One very clear and specific memory I have is from 1988. I was 4 years old. It was summer and probably near 80* outside. I had just finished crying over a box of crayons which had melted all over my red and yellow Little Tykes, plastic picnic table (I left them out while I ate lunch. Had you known my Nunu’s mac n’ cheese, you would have done the same). To help poor, sad, and at this point, overheated me, I was given a Popsicle and allowed eat it outdoors. That is when I decided to see what my Aunt Vicky was up to. At the time, she was living at home and had just become a hair dresser. She ran her business down in Nunu’s basement. While in between customers at the very moment I had a literal meltdown, she  decided then was as good of a time as any to wash her car. She turned on some local Detroit Top 40 radio station and I sat on the step that led into the house from the garage. I want to so desperately say I remember what kind of car it was, but cannot. I can’t even recall the color, (I’m guessing white? Or maybe red? Probably black..). A detail that’s never left me is that Raspberry Beret had just started entertaining us from her car radio. And I deeply recall this whole day because of this one instance. My Aunt said, “Whatcha doin’ there, Erika? Eating a raspberry Popsicle? This song is about raspberries too, but about a hat”. And she laughed and smiled at me, and  that was it. Roots established. I smiled and caught a drip of raspberry juice with my finger. In that moment, Prince being featured in my life’s soundtrack began. I instantly loved him.

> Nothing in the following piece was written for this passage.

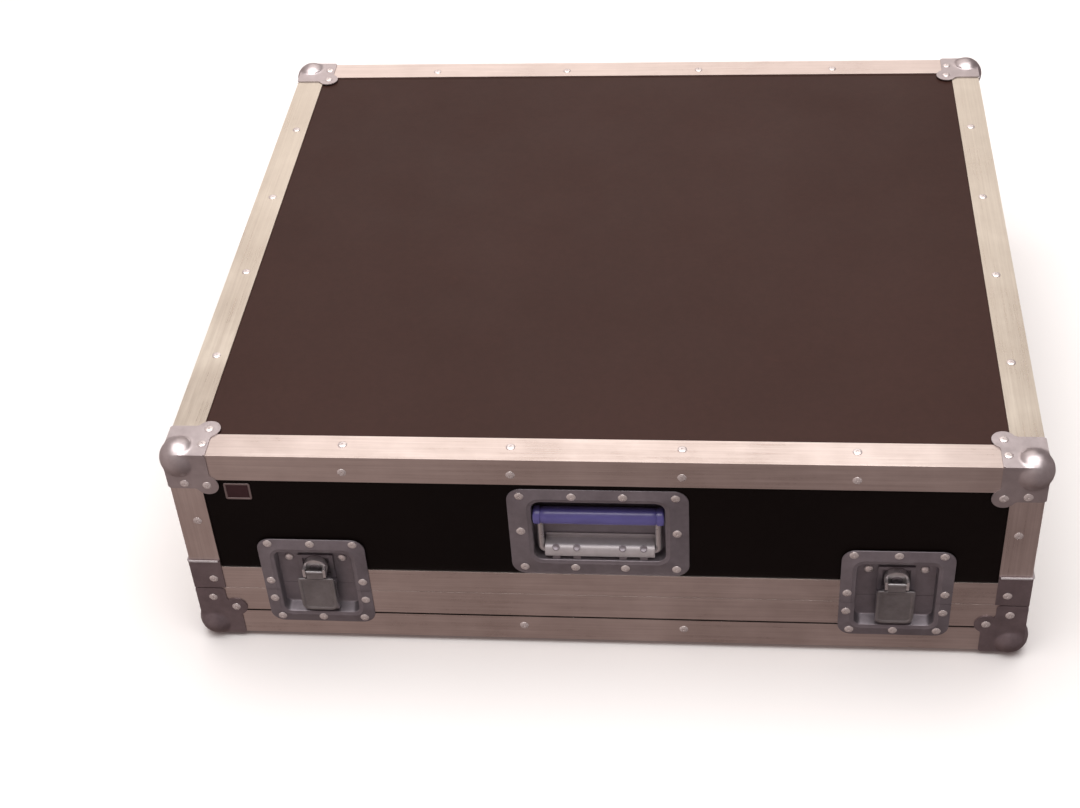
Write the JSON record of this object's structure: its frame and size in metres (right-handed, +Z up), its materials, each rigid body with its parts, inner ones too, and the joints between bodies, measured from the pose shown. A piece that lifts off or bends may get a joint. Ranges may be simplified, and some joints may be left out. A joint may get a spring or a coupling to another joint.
{
  "type": "flight case",
  "caption": "Low flight case with a deep hinged lid, aluminium edging, ball corners, recessed butterfly latches and a recessed spring handle.",
  "frame": {"origin": "on the floor, under the middle of the case", "axes": "+X to the right as seen from the latches, +Y to the hinges, +Z up"},
  "size_m": [0.809, 0.7197, 0.249],
  "materials": {
    "brown_laminate": "plywood faced with satin brown laminate",
    "dark_laminate": "plywood faced with satin near-black laminate",
    "edging_aluminium": "mill-finish extrusion with fine lengthwise lines",
    "zinc_steel": "bright zinc-plated pressed steel",
    "rivet_aluminium": "bare domed rivet",
    "plate_aluminium": "blank dull plate",
    "grip_vinyl": "moulded blue-violet vinyl, smooth",
    "lining_foam": "charcoal foam lining"
  },
  "bodies": {
    "lid": {"lid_top_panel": "brown_laminate", "lid_front_panel": "dark_laminate", "lid_right_panel": "dark_laminate", "lid_back_panel": "dark_laminate", "lid_left_panel": "dark_laminate", "lid_top_edge_front": "edging_aluminium", "lid_top_edge_right": "edging_aluminium", "lid_top_edge_back": "edging_aluminium", "lid_top_edge_left": "edging_aluminium", "lid_rim_front": "edging_aluminium", "lid_rim_right": "edging_aluminium", "lid_rim_back": "edging_aluminium", "lid_rim_left": "edging_aluminium", "lid_corner_edges": "edging_aluminium", "lid_ball_corners": "zinc_steel", "lid_rim_braces": "zinc_steel", "lid_foam_top": "lining_foam", "lid_foam_walls": "lining_foam", "lid_rivets": "rivet_aluminium", "handle_dish": "zinc_steel", "handle_spring_bracket": "zinc_steel", "handle_springs": "zinc_steel", "name_plate": "plate_aluminium", "latch_dish_left": "zinc_steel", "latch_dish_right": "zinc_steel", "hinge_lid_leaves": "zinc_steel"},
    "base": {"base_bottom_panel": "brown_laminate", "base_front_panel": "dark_laminate", "base_right_panel": "dark_laminate", "base_back_panel": "dark_laminate", "base_left_panel": "dark_laminate", "base_edge_front": "edging_aluminium", "base_edge_right": "edging_aluminium", "base_edge_back": "edging_aluminium", "base_edge_left": "edging_aluminium", "base_rim_front": "edging_aluminium", "base_rim_right": "edging_aluminium", "base_rim_back": "edging_aluminium", "base_rim_left": "edging_aluminium", "base_ball_corners": "zinc_steel", "base_foam_floor": "lining_foam", "base_foam_walls": "lining_foam", "base_rivets": "rivet_aluminium", "keeper_dish_left": "zinc_steel", "keeper_dish_right": "zinc_steel", "hinge_base_leaves": "zinc_steel", "hinge_pins": "zinc_steel"},
    "handle": {"handle_bail": "zinc_steel", "handle_grip": "grip_vinyl"},
    "rotor_left": {"latch_rotor_left": "zinc_steel", "latch_wing_pin_left": "zinc_steel"},
    "wing_left": {"latch_wing_left": "zinc_steel"},
    "draw_left": {"draw_plate_left": "zinc_steel"},
    "hook_left": {"latch_hook_left": "zinc_steel"},
    "rotor_right": {"latch_rotor_right": "zinc_steel", "latch_wing_pin_right": "zinc_steel"},
    "wing_right": {"latch_wing_right": "zinc_steel"},
    "draw_right": {"draw_plate_right": "zinc_steel"},
    "hook_right": {"latch_hook_right": "zinc_steel"}
  },
  "joints": [
    {"name": "lid_hinge", "type": "hinge", "parent": "base", "child": "lid", "pos_m": [0, 0.357, 0.06915], "axis": [-1, 0, 0], "range_deg": [0, 100]},
    {"name": "handle_swing", "type": "hinge", "parent": "lid", "child": "handle", "pos_m": [0, -0.3441, 0.125], "axis": [1, 0, 0], "range_deg": [0, 90], "stiffness_Nm_per_rad": 0.35, "springref_deg": -28.65},
    {"name": "latch_left_turn", "type": "hinge", "parent": "lid", "child": "rotor_left", "pos_m": [-0.2755, -0.3465, 0.096], "axis": [0, -1, 0], "range_deg": [0, 180]},
    {"name": "latch_left_wing", "type": "hinge", "parent": "rotor_left", "child": "wing_left", "pos_m": [-0.2755, -0.3551, 0.096], "axis": [-1, 0, 0], "range_deg": [0, 180]},
    {"name": "latch_left_draw", "type": "slide", "parent": "lid", "child": "draw_left", "axis": [0, 0, 1], "range_m": [0, 0.005]},
    {"name": "latch_left_hook_swing", "type": "hinge", "parent": "draw_left", "child": "hook_left", "pos_m": [-0.2755, -0.3453, 0.0755], "axis": [1, 0, 0], "range_deg": [0, 5]},
    {"name": "latch_right_turn", "type": "hinge", "parent": "lid", "child": "rotor_right", "pos_m": [0.2755, -0.3465, 0.096], "axis": [0, -1, 0], "range_deg": [0, 180]},
    {"name": "latch_right_wing", "type": "hinge", "parent": "rotor_right", "child": "wing_right", "pos_m": [0.2755, -0.3551, 0.096], "axis": [-1, 0, 0], "range_deg": [0, 180]},
    {"name": "latch_right_draw", "type": "slide", "parent": "lid", "child": "draw_right", "axis": [0, 0, 1], "range_m": [0, 0.005]},
    {"name": "latch_right_hook_swing", "type": "hinge", "parent": "draw_right", "child": "hook_right", "pos_m": [0.2755, -0.3453, 0.0755], "axis": [1, 0, 0], "range_deg": [0, 5]}
  ],
  "couplings": [
    {"joint": "latch_left_draw", "follows": "latch_left_turn", "m_per_rad": 0.0015915},
    {"joint": "latch_left_hook_swing", "follows": "latch_left_turn", "ratio": 0.027778},
    {"joint": "latch_right_draw", "follows": "latch_right_turn", "m_per_rad": 0.0015915},
    {"joint": "latch_right_hook_swing", "follows": "latch_right_turn", "ratio": 0.027778}
  ]
}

I think if I made a real attempt, I could write something like the following, but since Kate Hudson did it so well and in a way I wish I’d done, I’ll just leave it as is:


Another point in time Prince added to my soundtrack was a few summers back. We were having a family weekend at my Aunt Cheri’s lake house. It was late into the night and the few of us who were many deep in beers and other concoctions decided 1 A.M. was the best time to go on a voyage throughout the chain of lakes that make up Canadian Lakes. A dear man, and now family friend, Jack, joined us. He had just beaten a hellish bout with cancer. Feeling victorious and full of life and time, Jack was the most obvious choice as lead guitarist on the ladder guitar. With cans of beer waving in hands, arms around each other, and in unison singing all the “ohhhh ohhh ohh oh’s” at the end of Purple Rain, we applauded Jack during the guitar solo and in true rock star fashion, he tossed the ladder overboard, letting it fall into the depths of the lake. At the time, we thought it was totally bad ass and all cheered. Come morning when my cousin’s donned scuba gear to search for the ladder, it didn’t seem so great. But regardless, that song became a defining point in our family and each time I hear it, even after hearing it in person, I think back on that night on the lake, with family all around and a sky full of stars over head, and I smile. Seeing Jack hold that ladder over his head and playing air guitar with that ladder… having a boat jam session on a night in August with family who live across the country, well, that’s something! A sign of hope and life and pure joy. A true example of how music impacts all that we do.

Last year, when he announced he was coming to Detroit, Adam and I had decided there was no price limit. I will forever be thankful we were fortunate enough to see him in concert and I don’t think that kind of energy in the Fox will exist anywhere else within my life.  And I’m completely okay with that.

Over the next few days, I’m sure there will be a Prince song on everywhere you go. Just as with David Bowie earlier this year, Prince was a living legend and will be praised, memorialized, and be the subject of dedications by many for quite some time. And just as David Bowie, once the hype dwindles, Prince will be just another great name of our lifetime. We keep spinning along with the world and we remember that life carries on, but the music will still be there, just as any true friend would be. Sometimes, we may even live for those moments when a song brings up a memory, a feeling, a time and place we wish we could go back to. And Prince provided that portal for many. Allow the music to take over and give into the ventures of your being. At the very least, take a moment to pause and just listen to the music.

What musicians or songs make up the soundtrack of your life?